#### [What you will do]
Set down the material below in full, matching it exactly.

## BEGIN

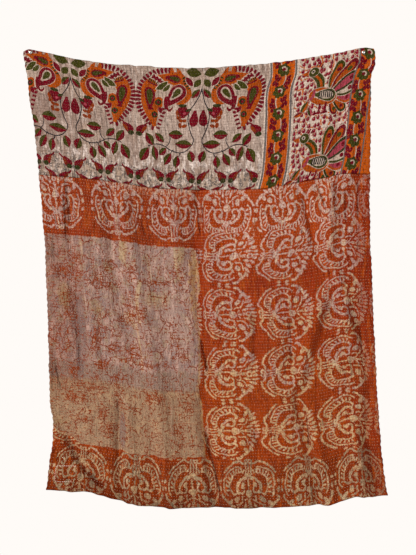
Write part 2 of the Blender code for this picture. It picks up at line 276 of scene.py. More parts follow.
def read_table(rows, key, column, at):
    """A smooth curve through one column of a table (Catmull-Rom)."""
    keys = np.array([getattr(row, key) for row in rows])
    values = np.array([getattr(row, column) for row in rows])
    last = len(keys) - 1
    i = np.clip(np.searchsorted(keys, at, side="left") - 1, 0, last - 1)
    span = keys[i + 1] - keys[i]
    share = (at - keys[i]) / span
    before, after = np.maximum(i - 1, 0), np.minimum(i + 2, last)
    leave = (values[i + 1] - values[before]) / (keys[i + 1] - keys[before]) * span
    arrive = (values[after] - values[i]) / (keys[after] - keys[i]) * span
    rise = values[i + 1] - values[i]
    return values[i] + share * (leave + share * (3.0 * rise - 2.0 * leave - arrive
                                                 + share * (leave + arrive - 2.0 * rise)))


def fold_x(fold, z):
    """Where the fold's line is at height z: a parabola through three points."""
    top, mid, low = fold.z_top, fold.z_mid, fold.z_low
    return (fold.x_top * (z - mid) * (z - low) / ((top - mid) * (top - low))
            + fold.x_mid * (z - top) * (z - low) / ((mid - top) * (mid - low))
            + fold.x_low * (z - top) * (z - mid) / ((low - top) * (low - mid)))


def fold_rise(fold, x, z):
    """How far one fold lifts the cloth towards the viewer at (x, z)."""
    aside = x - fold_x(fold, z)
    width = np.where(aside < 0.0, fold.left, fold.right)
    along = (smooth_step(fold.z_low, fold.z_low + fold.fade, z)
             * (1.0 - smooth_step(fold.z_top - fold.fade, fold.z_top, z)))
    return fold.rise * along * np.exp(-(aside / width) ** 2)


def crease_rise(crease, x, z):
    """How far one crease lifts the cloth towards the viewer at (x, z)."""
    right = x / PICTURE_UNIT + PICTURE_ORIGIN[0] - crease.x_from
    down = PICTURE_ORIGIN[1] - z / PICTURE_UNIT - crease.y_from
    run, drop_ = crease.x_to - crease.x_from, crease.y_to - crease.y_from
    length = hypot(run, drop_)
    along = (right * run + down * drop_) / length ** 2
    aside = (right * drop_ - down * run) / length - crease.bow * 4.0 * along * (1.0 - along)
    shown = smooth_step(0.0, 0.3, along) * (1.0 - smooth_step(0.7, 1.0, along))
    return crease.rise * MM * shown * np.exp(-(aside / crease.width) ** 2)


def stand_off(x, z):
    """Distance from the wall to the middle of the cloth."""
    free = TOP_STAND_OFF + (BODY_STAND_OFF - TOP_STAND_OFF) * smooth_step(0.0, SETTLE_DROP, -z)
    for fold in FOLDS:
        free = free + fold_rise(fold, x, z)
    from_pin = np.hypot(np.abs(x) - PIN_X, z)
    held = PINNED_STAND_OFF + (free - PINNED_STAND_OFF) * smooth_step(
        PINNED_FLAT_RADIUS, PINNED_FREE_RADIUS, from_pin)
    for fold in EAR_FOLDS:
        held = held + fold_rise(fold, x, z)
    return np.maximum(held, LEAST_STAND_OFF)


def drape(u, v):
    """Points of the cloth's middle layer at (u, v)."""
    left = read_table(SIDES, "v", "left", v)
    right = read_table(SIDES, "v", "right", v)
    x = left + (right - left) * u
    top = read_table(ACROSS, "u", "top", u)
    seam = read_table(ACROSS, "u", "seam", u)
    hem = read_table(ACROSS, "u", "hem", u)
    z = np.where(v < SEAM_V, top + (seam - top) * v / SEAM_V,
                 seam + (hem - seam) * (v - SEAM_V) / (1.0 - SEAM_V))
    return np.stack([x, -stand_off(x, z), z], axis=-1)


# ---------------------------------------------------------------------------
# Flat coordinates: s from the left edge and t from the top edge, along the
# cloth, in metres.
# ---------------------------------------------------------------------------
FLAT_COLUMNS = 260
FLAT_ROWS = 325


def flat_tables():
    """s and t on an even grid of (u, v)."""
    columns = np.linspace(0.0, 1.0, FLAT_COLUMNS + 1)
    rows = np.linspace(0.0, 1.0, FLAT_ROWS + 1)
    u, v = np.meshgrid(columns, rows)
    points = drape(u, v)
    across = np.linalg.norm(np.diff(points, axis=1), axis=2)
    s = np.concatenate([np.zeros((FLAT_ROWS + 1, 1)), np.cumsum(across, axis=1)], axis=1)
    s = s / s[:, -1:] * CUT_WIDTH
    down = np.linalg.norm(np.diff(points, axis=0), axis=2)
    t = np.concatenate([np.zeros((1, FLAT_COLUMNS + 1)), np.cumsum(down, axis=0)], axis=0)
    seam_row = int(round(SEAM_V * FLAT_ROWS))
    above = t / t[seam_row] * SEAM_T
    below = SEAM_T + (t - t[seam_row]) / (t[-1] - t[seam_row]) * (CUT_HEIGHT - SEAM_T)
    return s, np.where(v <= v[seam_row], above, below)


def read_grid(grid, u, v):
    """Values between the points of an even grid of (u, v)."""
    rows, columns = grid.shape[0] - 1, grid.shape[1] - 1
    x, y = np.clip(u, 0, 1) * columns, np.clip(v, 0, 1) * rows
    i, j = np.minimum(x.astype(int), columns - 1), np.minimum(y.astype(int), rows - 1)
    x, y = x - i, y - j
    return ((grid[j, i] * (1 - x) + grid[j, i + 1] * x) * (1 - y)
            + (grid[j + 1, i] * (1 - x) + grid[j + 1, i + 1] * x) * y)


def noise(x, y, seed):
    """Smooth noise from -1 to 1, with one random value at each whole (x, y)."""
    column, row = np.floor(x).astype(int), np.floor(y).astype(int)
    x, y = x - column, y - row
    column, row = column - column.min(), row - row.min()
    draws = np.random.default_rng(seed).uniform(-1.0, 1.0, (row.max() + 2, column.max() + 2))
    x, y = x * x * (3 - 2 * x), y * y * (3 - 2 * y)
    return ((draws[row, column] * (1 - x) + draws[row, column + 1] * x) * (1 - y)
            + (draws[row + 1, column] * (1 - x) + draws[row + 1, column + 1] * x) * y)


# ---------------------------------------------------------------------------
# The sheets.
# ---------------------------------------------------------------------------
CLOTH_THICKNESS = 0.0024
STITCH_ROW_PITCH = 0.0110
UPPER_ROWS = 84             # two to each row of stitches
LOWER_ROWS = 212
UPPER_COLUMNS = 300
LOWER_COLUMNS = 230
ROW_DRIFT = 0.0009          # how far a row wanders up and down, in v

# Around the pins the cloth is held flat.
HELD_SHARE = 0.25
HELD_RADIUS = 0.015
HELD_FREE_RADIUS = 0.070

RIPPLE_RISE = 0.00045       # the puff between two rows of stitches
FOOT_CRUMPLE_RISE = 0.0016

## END

#### [Solved exercise]
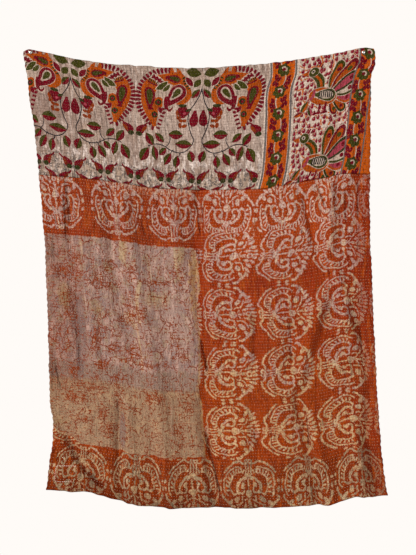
Write part 2 of the Blender code for this picture. It picks up at line 276 of scene.py. More parts follow.
def read_table(rows, key, column, at):
    """A smooth curve through one column of a table (Catmull-Rom)."""
    keys = np.array([getattr(row, key) for row in rows])
    values = np.array([getattr(row, column) for row in rows])
    last = len(keys) - 1
    i = np.clip(np.searchsorted(keys, at, side="left") - 1, 0, last - 1)
    span = keys[i + 1] - keys[i]
    share = (at - keys[i]) / span
    before, after = np.maximum(i - 1, 0), np.minimum(i + 2, last)
    leave = (values[i + 1] - values[before]) / (keys[i + 1] - keys[before]) * span
    arrive = (values[after] - values[i]) / (keys[after] - keys[i]) * span
    rise = values[i + 1] - values[i]
    return values[i] + share * (leave + share * (3.0 * rise - 2.0 * leave - arrive
                                                 + share * (leave + arrive - 2.0 * rise)))


def fold_x(fold, z):
    """Where the fold's line is at height z: a parabola through three points."""
    top, mid, low = fold.z_top, fold.z_mid, fold.z_low
    return (fold.x_top * (z - mid) * (z - low) / ((top - mid) * (top - low))
            + fold.x_mid * (z - top) * (z - low) / ((mid - top) * (mid - low))
            + fold.x_low * (z - top) * (z - mid) / ((low - top) * (low - mid)))


def fold_rise(fold, x, z):
    """How far one fold lifts the cloth towards the viewer at (x, z)."""
    aside = x - fold_x(fold, z)
    width = np.where(aside < 0.0, fold.left, fold.right)
    along = (smooth_step(fold.z_low, fold.z_low + fold.fade, z)
             * (1.0 - smooth_step(fold.z_top - fold.fade, fold.z_top, z)))
    return fold.rise * along * np.exp(-(aside / width) ** 2)


def crease_rise(crease, x, z):
    """How far one crease lifts the cloth towards the viewer at (x, z)."""
    right = x / PICTURE_UNIT + PICTURE_ORIGIN[0] - crease.x_from
    down = PICTURE_ORIGIN[1] - z / PICTURE_UNIT - crease.y_from
    run, drop_ = crease.x_to - crease.x_from, crease.y_to - crease.y_from
    length = hypot(run, drop_)
    along = (right * run + down * drop_) / length ** 2
    aside = (right * drop_ - down * run) / length - crease.bow * 4.0 * along * (1.0 - along)
    shown = smooth_step(0.0, 0.3, along) * (1.0 - smooth_step(0.7, 1.0, along))
    return crease.rise * MM * shown * np.exp(-(aside / crease.width) ** 2)


def stand_off(x, z):
    """Distance from the wall to the middle of the cloth."""
    free = TOP_STAND_OFF + (BODY_STAND_OFF - TOP_STAND_OFF) * smooth_step(0.0, SETTLE_DROP, -z)
    for fold in FOLDS:
        free = free + fold_rise(fold, x, z)
    from_pin = np.hypot(np.abs(x) - PIN_X, z)
    held = PINNED_STAND_OFF + (free - PINNED_STAND_OFF) * smooth_step(
        PINNED_FLAT_RADIUS, PINNED_FREE_RADIUS, from_pin)
    for fold in EAR_FOLDS:
        held = held + fold_rise(fold, x, z)
    return np.maximum(held, LEAST_STAND_OFF)


def drape(u, v):
    """Points of the cloth's middle layer at (u, v)."""
    left = read_table(SIDES, "v", "left", v)
    right = read_table(SIDES, "v", "right", v)
    x = left + (right - left) * u
    top = read_table(ACROSS, "u", "top", u)
    seam = read_table(ACROSS, "u", "seam", u)
    hem = read_table(ACROSS, "u", "hem", u)
    z = np.where(v < SEAM_V, top + (seam - top) * v / SEAM_V,
                 seam + (hem - seam) * (v - SEAM_V) / (1.0 - SEAM_V))
    return np.stack([x, -stand_off(x, z), z], axis=-1)


# ---------------------------------------------------------------------------
# Flat coordinates: s from the left edge and t from the top edge, along the
# cloth, in metres.
# ---------------------------------------------------------------------------
FLAT_COLUMNS = 260
FLAT_ROWS = 325


def flat_tables():
    """s and t on an even grid of (u, v)."""
    columns = np.linspace(0.0, 1.0, FLAT_COLUMNS + 1)
    rows = np.linspace(0.0, 1.0, FLAT_ROWS + 1)
    u, v = np.meshgrid(columns, rows)
    points = drape(u, v)
    across = np.linalg.norm(np.diff(points, axis=1), axis=2)
    s = np.concatenate([np.zeros((FLAT_ROWS + 1, 1)), np.cumsum(across, axis=1)], axis=1)
    s = s / s[:, -1:] * CUT_WIDTH
    down = np.linalg.norm(np.diff(points, axis=0), axis=2)
    t = np.concatenate([np.zeros((1, FLAT_COLUMNS + 1)), np.cumsum(down, axis=0)], axis=0)
    seam_row = int(round(SEAM_V * FLAT_ROWS))
    above = t / t[seam_row] * SEAM_T
    below = SEAM_T + (t - t[seam_row]) / (t[-1] - t[seam_row]) * (CUT_HEIGHT - SEAM_T)
    return s, np.where(v <= v[seam_row], above, below)


def read_grid(grid, u, v):
    """Values between the points of an even grid of (u, v)."""
    rows, columns = grid.shape[0] - 1, grid.shape[1] - 1
    x, y = np.clip(u, 0, 1) * columns, np.clip(v, 0, 1) * rows
    i, j = np.minimum(x.astype(int), columns - 1), np.minimum(y.astype(int), rows - 1)
    x, y = x - i, y - j
    return ((grid[j, i] * (1 - x) + grid[j, i + 1] * x) * (1 - y)
            + (grid[j + 1, i] * (1 - x) + grid[j + 1, i + 1] * x) * y)


def noise(x, y, seed):
    """Smooth noise from -1 to 1, with one random value at each whole (x, y)."""
    column, row = np.floor(x).astype(int), np.floor(y).astype(int)
    x, y = x - column, y - row
    column, row = column - column.min(), row - row.min()
    draws = np.random.default_rng(seed).uniform(-1.0, 1.0, (row.max() + 2, column.max() + 2))
    x, y = x * x * (3 - 2 * x), y * y * (3 - 2 * y)
    return ((draws[row, column] * (1 - x) + draws[row, column + 1] * x) * (1 - y)
            + (draws[row + 1, column] * (1 - x) + draws[row + 1, column + 1] * x) * y)


# ---------------------------------------------------------------------------
# The sheets.
# ---------------------------------------------------------------------------
CLOTH_THICKNESS = 0.0024
STITCH_ROW_PITCH = 0.0110
UPPER_ROWS = 84             # two to each row of stitches
LOWER_ROWS = 212
UPPER_COLUMNS = 300
LOWER_COLUMNS = 230
ROW_DRIFT = 0.0009          # how far a row wanders up and down, in v

# Around the pins the cloth is held flat.
HELD_SHARE = 0.25
HELD_RADIUS = 0.015
HELD_FREE_RADIUS = 0.070

RIPPLE_RISE = 0.00045       # the puff between two rows of stitches
FOOT_CRUMPLE_RISE = 0.0016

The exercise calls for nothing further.